US Coast Guard officials said the men set out on their voyage on the 50ft yacht, called L'Onde Marine (Ocean Wave) on 12 December. They had been drifting without power or sails for days when the boat was spotted last Sunday by a merchant container ship listing badly in 30ft waves .

The ship arrived at the port of Brooklyn on Wednesday and the men were taken into custody by US customs officials. They are being held at a detention centre in New Jersey and face almost certain deportation back to Senegal.

"I think they went on a whim," said Lucille Cirillo, a spokeswoman for the US Customs and Border Protection agency. "I don't think that they realised what kind of voyage they were taking."
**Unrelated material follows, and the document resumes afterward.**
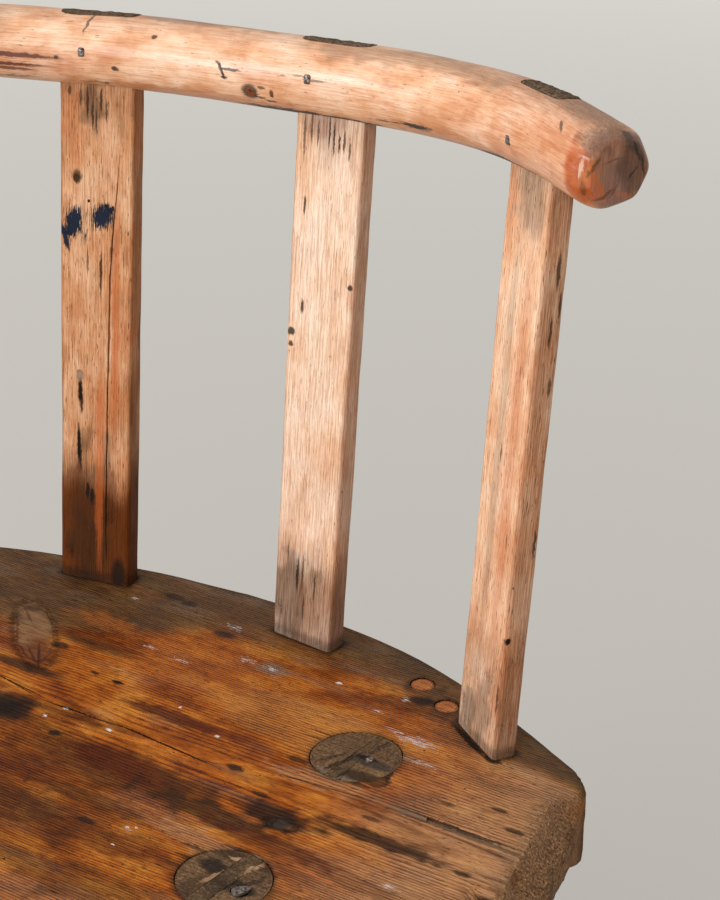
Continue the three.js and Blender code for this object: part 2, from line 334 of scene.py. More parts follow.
@dataclass(frozen=True)
class WoodFinish:
    """A wood surface: its tones, growth rings, fibres and flecks, and how it shines.

    Lengths are in mm. Tints darken what is under them, and every other colour is the colour seen.
    """

    name: str
    tones: tuple[str, str, str]
    blotch: float
    ring_tint: str
    ring_strength: float
    ring_relief: float
    fibre_tint: str
    fibre: tuple[float, float]
    fibre_strength: float
    fleck: tuple[float, float]
    fleck_share: float
    fleck_colour: str
    fleck_strength: float
    roughness: tuple[float, float]
    relief: float = 0.12
    hair: float = 0.45
    hair_strength: float = 0.5
    speck: float = 11.0
    specular: float = 0.35
    coat: float = 0.0

    def make(self, marks: Sequence[Mark] = ()) -> bpy.types.Material:
        """Builds the material.

        Args:
            marks: small blots that only this material has.
        """
        material, add = new_material(self.name)
        grain = add("Attribute", attribute_name="grain", output="Vector")
        drawn_out = []
        for width, length, detail in ((*self.fibre, 4.0), (self.hair, self.hair * 14, 2.0),
                                      (self.blotch, self.blotch * 1.8, 5.0), (*self.fleck, 2.0)):
            space = add("VectorMath", {0: grain, 1: (width / length, 1, 1)}, operation="MULTIPLY")
            drawn_out.append(add("TexNoise", {"Vector": space, "Scale": 1 / (width * MM),
                                              "Detail": detail, "Roughness": 0.6}))
        fibre, hair, blotch, fleck = drawn_out
        fleck = add("MapRange", {"Value": fleck, "From Min": self.fleck_share,
                                 "From Max": self.fleck_share + 0.06})
        speck_space = add("VectorMath", {0: grain, 1: (0.6, 1, 1)}, operation="MULTIPLY")
        speck_reach = add("TexVoronoi", {"Vector": speck_space, "Scale": 1 / (self.speck * MM)},
                          output="Distance")
        speck_near = add("Math", {0: blotch, 1: 0.13, 2: -0.025}, operation="MULTIPLY_ADD")
        speck_side = add("Math", {0: speck_near, 1: speck_reach}, operation="SUBTRACT")
        speck = add("MapRange", {"Value": speck_side, "From Min": 0.0, "From Max": 0.03})

        phase = add("Attribute", attribute_name="rings", output="Fac")
        wobble = add("Math", {0: fibre, 1: 0.3, 2: phase}, operation="MULTIPLY_ADD")
        ring_place = add("Math", {0: wobble}, operation="FRACT")
        stops = ((0, 0.1), (0.08, 0.0), (0.5, 0.1), (0.76, 1.0), (0.9, 0.9), (1, 0.1))
        ring = add("ValToRGB", {"Fac": ring_place},
                   ramp=[(at, (grey, grey, grey, 1)) for at, grey in stops])

        low, middle, high = (linear(tone) for tone in self.tones)
        colour = add("ValToRGB", {"Fac": blotch}, ramp=((0.36, low), (0.5, middle), (0.64, high)))

        soak_and_sheen = add("Attribute", attribute_name="soak_and_sheen", output="Color")
        soak_alpha = add("Attribute", attribute_name="soak_and_sheen", output="Alpha")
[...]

Even if the men had managed a direct route to New York they faced a journey of 3,800 miles (6,115km) on the boat, which they are thought to have borrowed from a friend in the Senegalese capital, Dakar.

They were rescued by crew members of the Melbourne about 900 miles (1,448km) east of Cape Cod in Massachusetts. The conditions were too rough to lower boats and the men were hoisted on board by ropes.

The United States continues to be a magnet for desperate seafarers trying to reach its shores and remain illegally. However, such incidents are far more common in Florida with boats and makeshift rafts arriving from Haiti, Cuba and other Caribbean countries.

New York is rarely a first destination and there are few known cases of anyone trying to make it all the way from Africa.

"It would definitely be a dangerous undertaking," said David Bender, a spokesman for the Coast Guard.

The men, aged between 23 and 43, were apparently trying to eke out dwindling supplies of water and food when they were rescued. But they were in good physical shape. "We're actually quite surprised at how well they're doing," said Ms Cirillo of US Customs . "They were on that boat for more than a month. "

A few of the men had valid passports but most had no identity papers at all.

Recent months have seen a wave of Senegalese people setting out from the country's coast in search of better lives, but for the most part they head for the Canary Islands. Many are known to have lost their lives making even that much shorter journey.

Last month, the body of a man from Senegal was found in the wheel housing of a Delta Airlines jet arriving in Atlanta from Dakar.